Bianco, come la neve. Poca e soffice, probabilmente sparata dai cannoni, chissà . E quando il vento risale la fiancata della montagna, la seggiovia oscilla ed é una sensazione che mi mette in difficoltà. Non sono abituato, e le fronde oscillanti dei pini ai lati non aiutano. Bianco, ma potrebbe essere ogni colore che la luce riflette. Con un sole già basso che reclama la sua ultima gloria davanti a quelle montagne che col loro profilo lo nasconderanno. Ed allora oscilla, tra l’oro e l’azzurro. Sempre colori tersi che arrivano nitidi e freddi, anche quando accecano. Quasi improvvisato, sulla neve, il passo affondadi qualche centimetro, lascia un segno momentaneo, si confonde tra linee ed orme fuori pista, come puntini che scivolano, brulicano, scompaiono tra i giganti.
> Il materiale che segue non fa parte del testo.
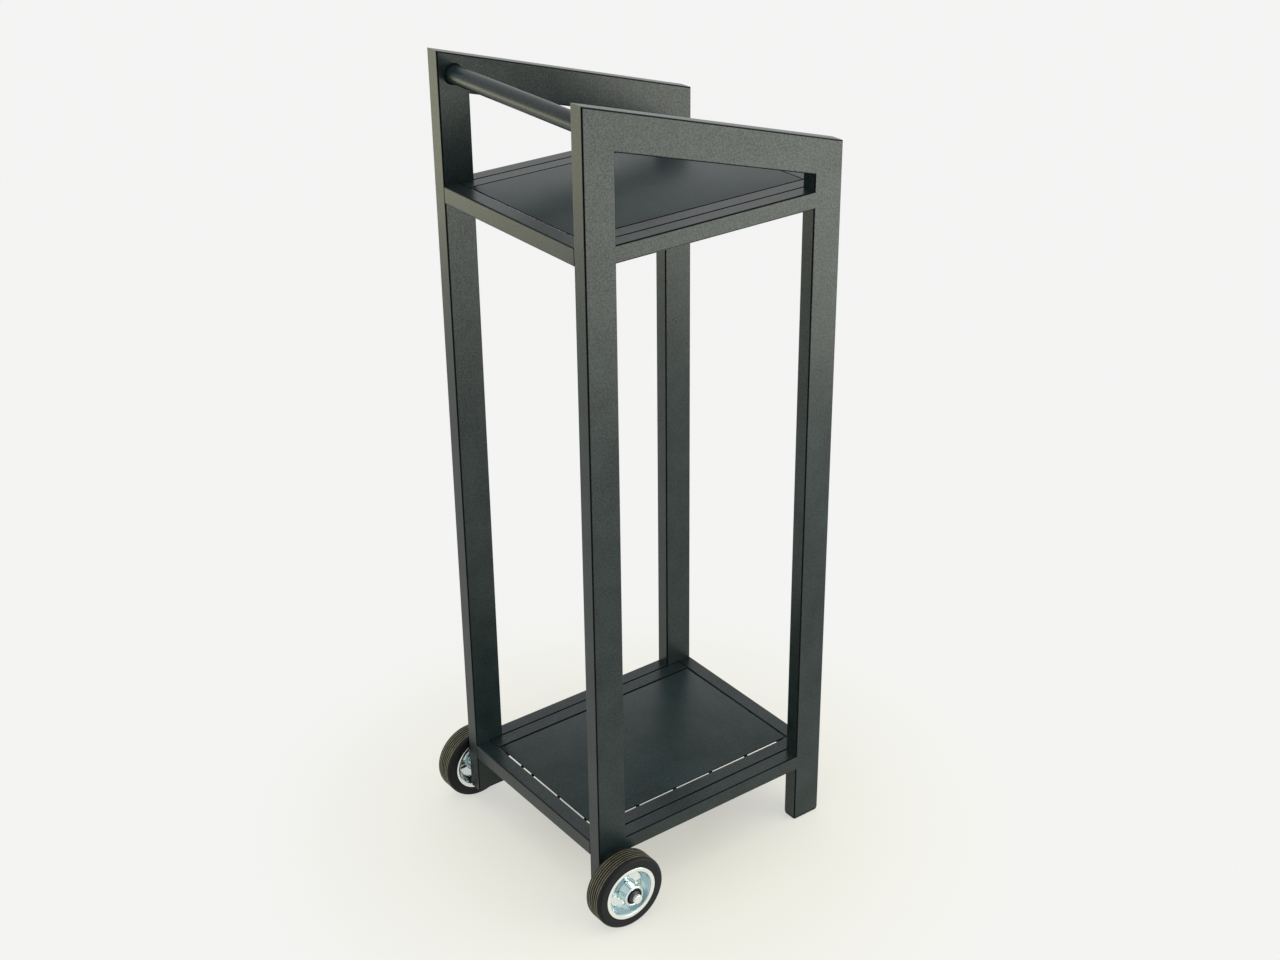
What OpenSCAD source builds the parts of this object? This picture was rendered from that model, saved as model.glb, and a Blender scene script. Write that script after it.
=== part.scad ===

Rosso, come il fuoco. Brucia la vecchia di paglia e cartapesta, ed una vampata di calore investe il viso. Poi, é già andata, verso l’alto, seguendo le scintilla che roteano nell’aria. Così come le cose brute da lasciare indietro all’anno passato, questo dice la tradizione. Nel fuoco scompaiono, idealmente, nel fuoco si purificano, dale cui fiamme uscirà una Befana buona. Come un rito ancestrale, del quale non rimanga altro che ombre impresse su un bagliore di luce ed un lampo di paura, quello di un bambino che lì vicino si copre gli occhi. Probabilmente uguale a quando ero bambino, anche se forse non era qui ma da un’altra parte, non so, nemmeno lo ricordo, in realtà e me lo raccontano. E’ già scomparsa la vecchina, restano spettrali solo le impalcature avvolte nella luce affievolita. Resisteranno ancora un po’. Come un lampo di luce.